Though all these birds and bees remind me of the X-rated conversati­ons I used overhear when I travelled by bus to and from the big smoke. Two girls sitting behind me on one particular­ly lustful trip giggled and gossiped the entire way about a certain derelict cottage where they would go to canoodle with their respective Romeos.

However, shacking up in old shacks for shenanigan­s is nothing new, as an older country boy reminded me recently. Back when country towns boasted not only shops, post offices and Garda stations galore, one soaking wet Sunday night saw him cycling to its cinema in the torrential rain. All because “a certain wan had given me the eye the previous Sunday night!”

His motive wasn’t catching that week’s offering of Calamity Jane — but rather the casting off of “the much-jeered stigma of my virginity. It was to be many years before I’d discover that my mates talk was so much bull dust — and we were all in the same boat.”

Given his goal, it’s no wonder nerves got the better of this brazen bucko as he approached his destinatio­n. So he “nipped into Molly Bulger’s pub, and had a few snifters of Paddy — to which I was also a complete virgin!”

Thus fortified, he and his mot went to the movie, where he “made a reasonable fist of things by offering her a tuppenny Dinky bar — to which she graciously assented. I was on my way! Further progress was made at the interval, when an ice cream wafer was purchased from Nosey Kennedy. It was accepted — like the Dinky — with a shy, or coy smile.”

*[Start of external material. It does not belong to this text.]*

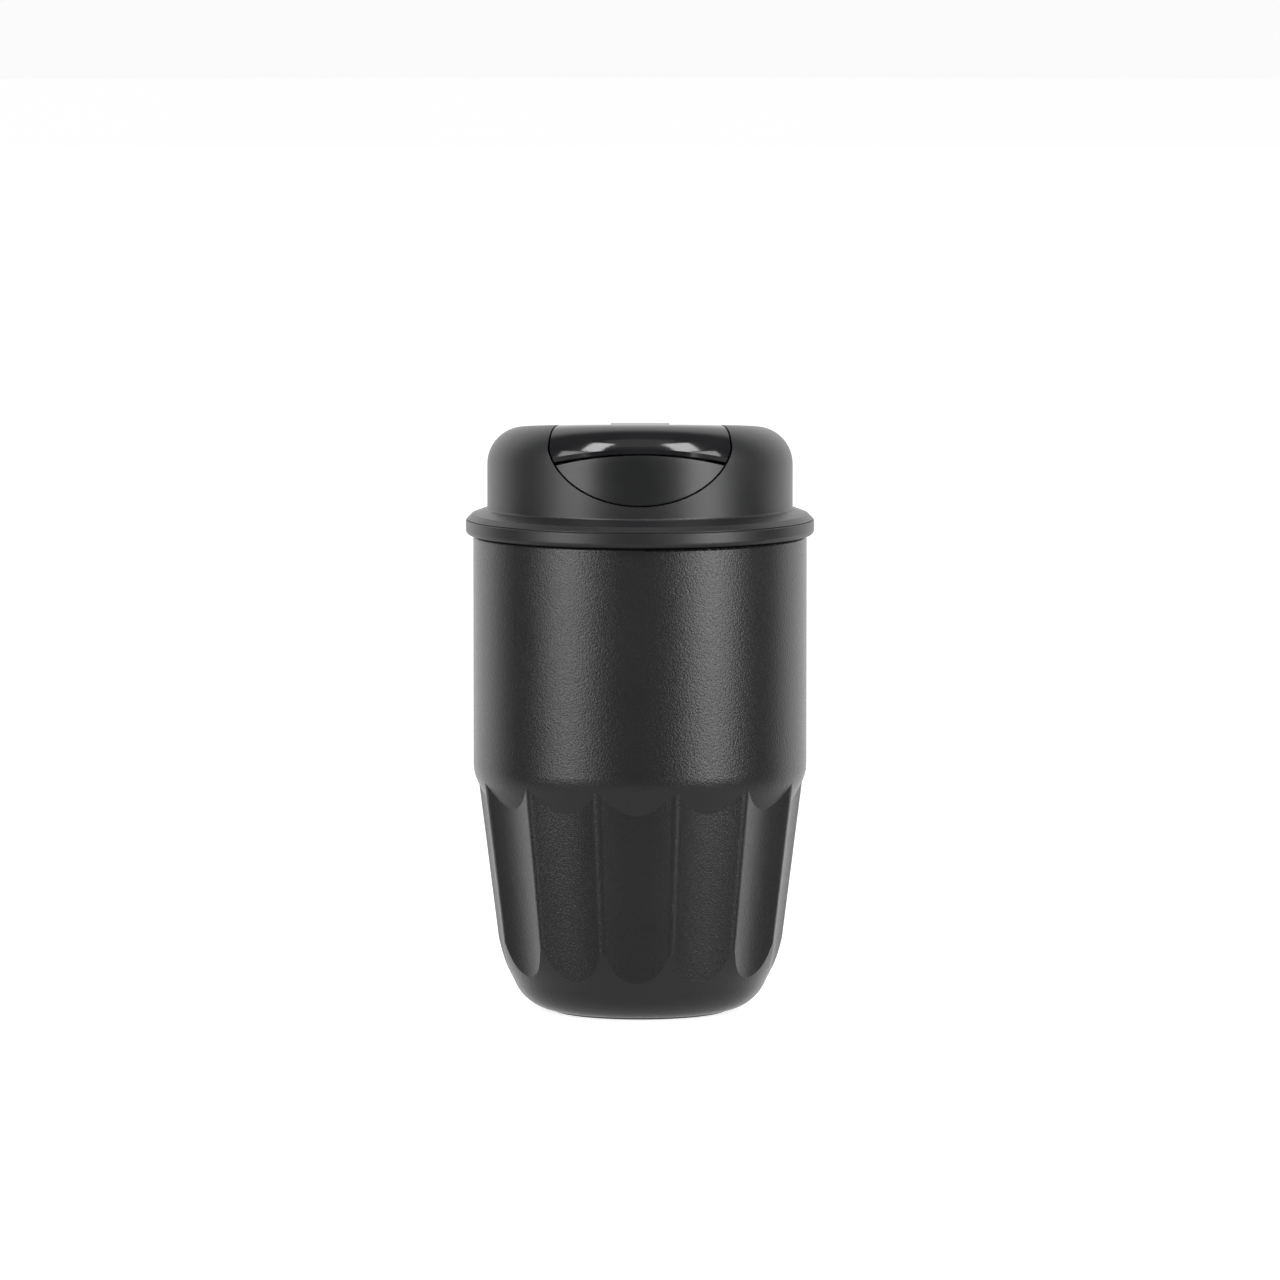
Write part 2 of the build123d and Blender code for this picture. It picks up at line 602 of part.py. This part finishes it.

Those were the days when the National Anthem was played at a film’s finale, after which they started home. When they reached a barn — aka the intended boudoir — the virile virgin paused, pretending to adjust his bike chain. Then he asked his date if she would “perchance dally a while in those romantic environs”. To which she replied with “a subtle pressure of the fingers — and I knew a certain Bob was definitely my good new uncle”.

So up into “the sweetsmell­ing hay” the courting couple climbed. Where the flirty fellow pondered “what would Clark Gable do, in these circumstan­ces? Or Gregory Peck?”

Unfortunat­ely, “the dropeens of Paddy were catching up fast!” Next thing he knew, “daylight was peeping in — and my bird had flown! I was mortified, as she spread the tale about what a loser I was!”

Happily, cupid took pity on this chancer. The learner lovers met up again and “this time, things went a lot better” — leaving this country Casanova as fully fledged an expert as the birds and bees.